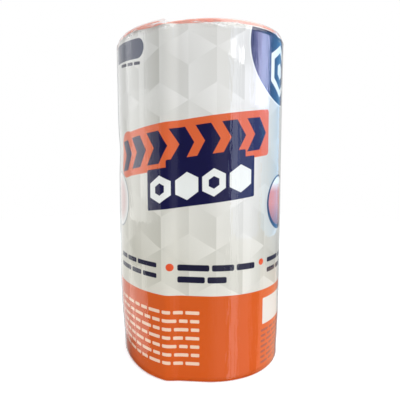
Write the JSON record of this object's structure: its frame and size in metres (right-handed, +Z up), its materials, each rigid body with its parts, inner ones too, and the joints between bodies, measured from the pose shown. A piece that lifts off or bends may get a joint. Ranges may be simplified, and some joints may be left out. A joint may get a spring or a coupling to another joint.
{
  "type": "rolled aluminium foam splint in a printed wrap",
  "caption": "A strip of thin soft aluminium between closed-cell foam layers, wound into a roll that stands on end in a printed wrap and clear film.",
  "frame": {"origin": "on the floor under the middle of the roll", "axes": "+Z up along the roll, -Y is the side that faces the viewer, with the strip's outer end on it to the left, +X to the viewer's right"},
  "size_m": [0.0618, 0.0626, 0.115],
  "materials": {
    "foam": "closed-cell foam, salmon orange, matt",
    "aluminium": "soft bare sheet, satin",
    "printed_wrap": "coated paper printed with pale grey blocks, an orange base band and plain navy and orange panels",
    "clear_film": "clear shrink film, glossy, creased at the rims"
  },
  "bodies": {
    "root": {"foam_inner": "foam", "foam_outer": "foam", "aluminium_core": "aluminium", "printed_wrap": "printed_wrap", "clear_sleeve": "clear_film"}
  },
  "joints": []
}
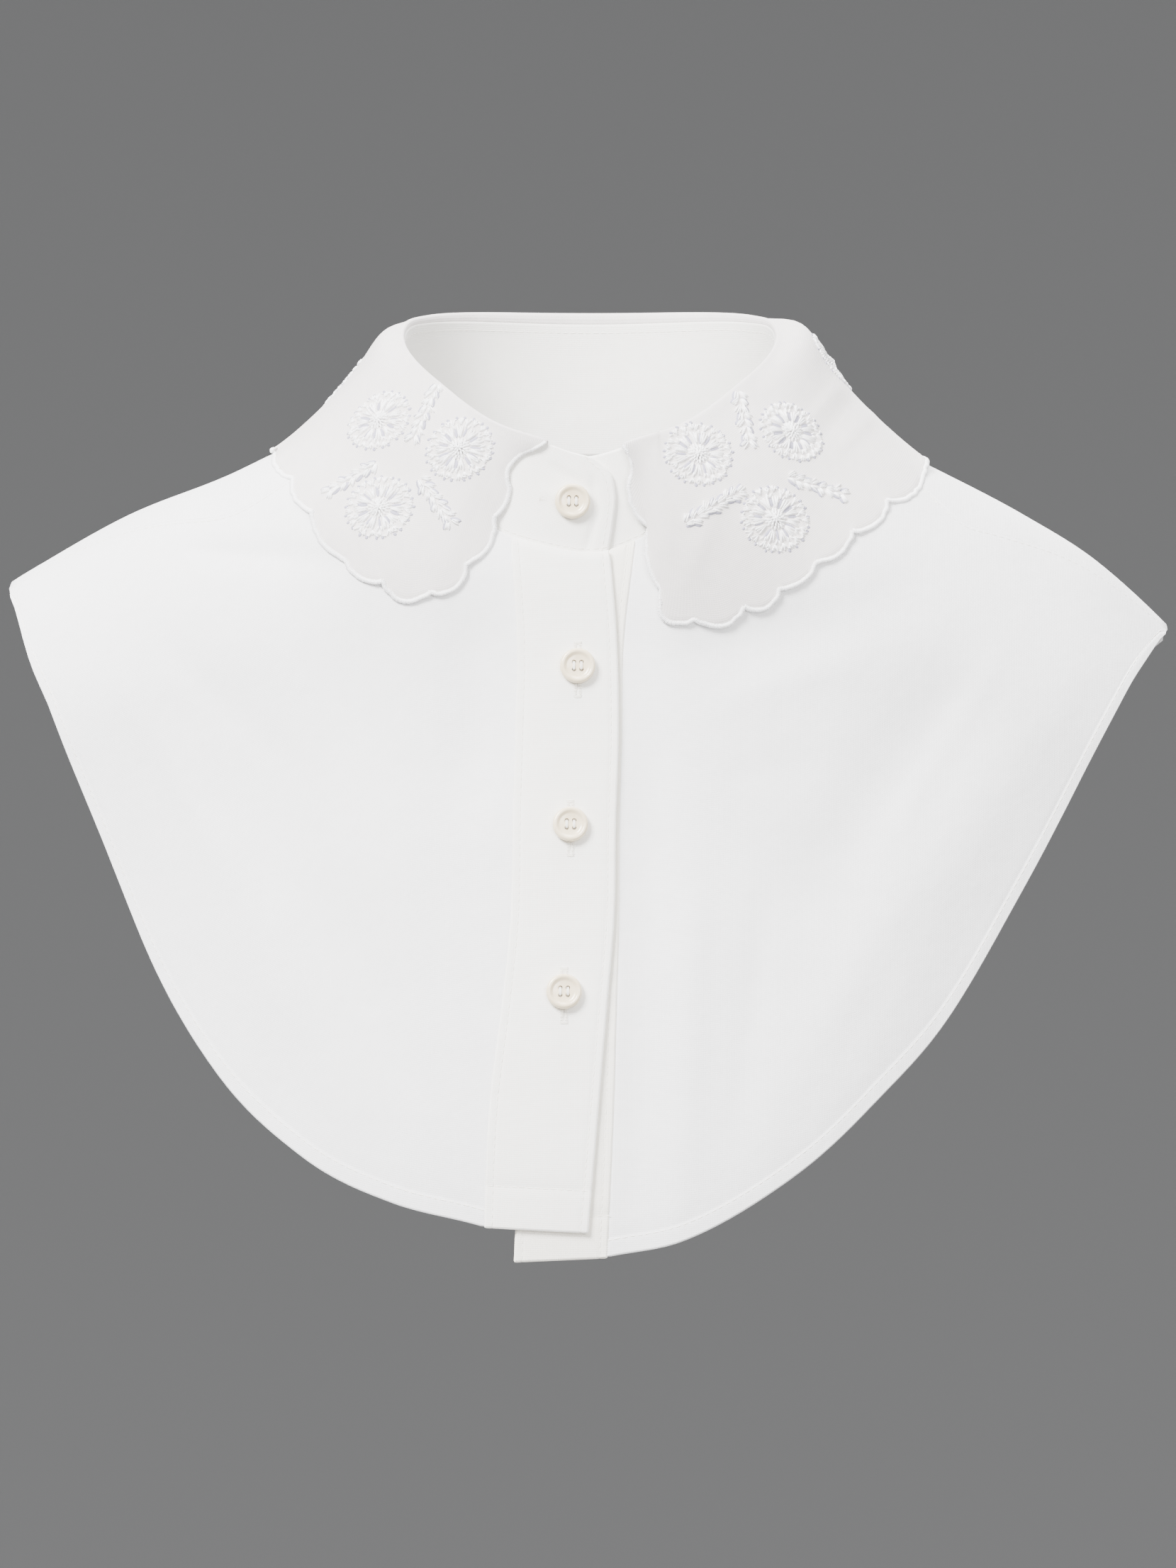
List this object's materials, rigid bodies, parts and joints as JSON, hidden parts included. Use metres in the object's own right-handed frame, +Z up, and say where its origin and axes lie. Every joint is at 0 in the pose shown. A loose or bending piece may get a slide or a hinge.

Given exercise:
Copy all the records above precisely.

Solution for this exercise:
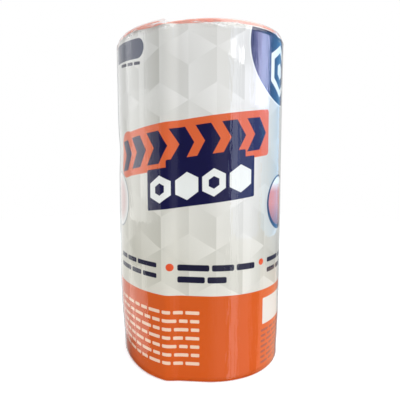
Write the JSON record of this object's structure: its frame and size in metres (right-handed, +Z up), its materials, each rigid body with its parts, inner ones too, and the joints between bodies, measured from the pose shown. A piece that lifts off or bends may get a joint. Ranges may be simplified, and some joints may be left out. A joint may get a spring or a coupling to another joint.
{
  "type": "rolled aluminium foam splint in a printed wrap",
  "caption": "A strip of thin soft aluminium between closed-cell foam layers, wound into a roll that stands on end in a printed wrap and clear film.",
  "frame": {"origin": "on the floor under the middle of the roll", "axes": "+Z up along the roll, -Y is the side that faces the viewer, with the strip's outer end on it to the left, +X to the viewer's right"},
  "size_m": [0.0618, 0.0626, 0.115],
  "materials": {
    "foam": "closed-cell foam, salmon orange, matt",
    "aluminium": "soft bare sheet, satin",
    "printed_wrap": "coated paper printed with pale grey blocks, an orange base band and plain navy and orange panels",
    "clear_film": "clear shrink film, glossy, creased at the rims"
  },
  "bodies": {
    "root": {"foam_inner": "foam", "foam_outer": "foam", "aluminium_core": "aluminium", "printed_wrap": "printed_wrap", "clear_sleeve": "clear_film"}
  },
  "joints": []
}
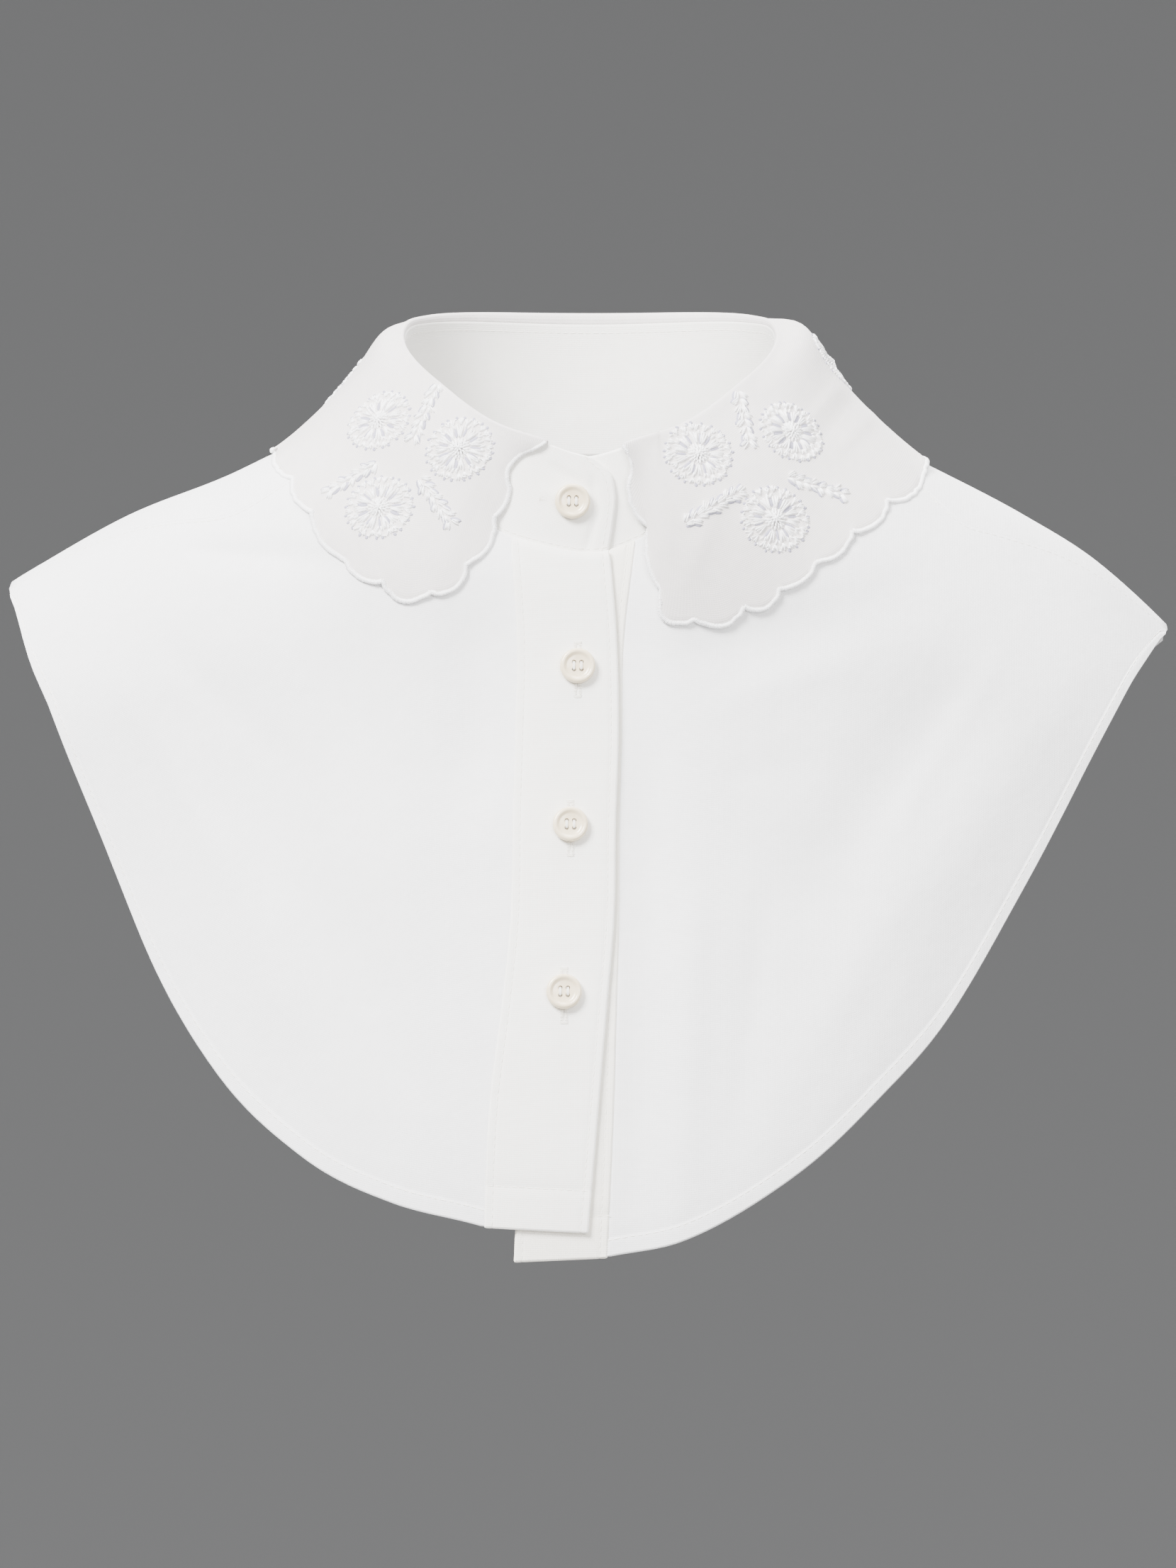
List this object's materials, rigid bodies, parts and joints as JSON, hidden parts included. Use metres in the object's own right-handed frame, +Z up, and say where its origin and axes lie. Every joint is at 0 in the pose shown. A loose or bending piece may get a slide or a hinge.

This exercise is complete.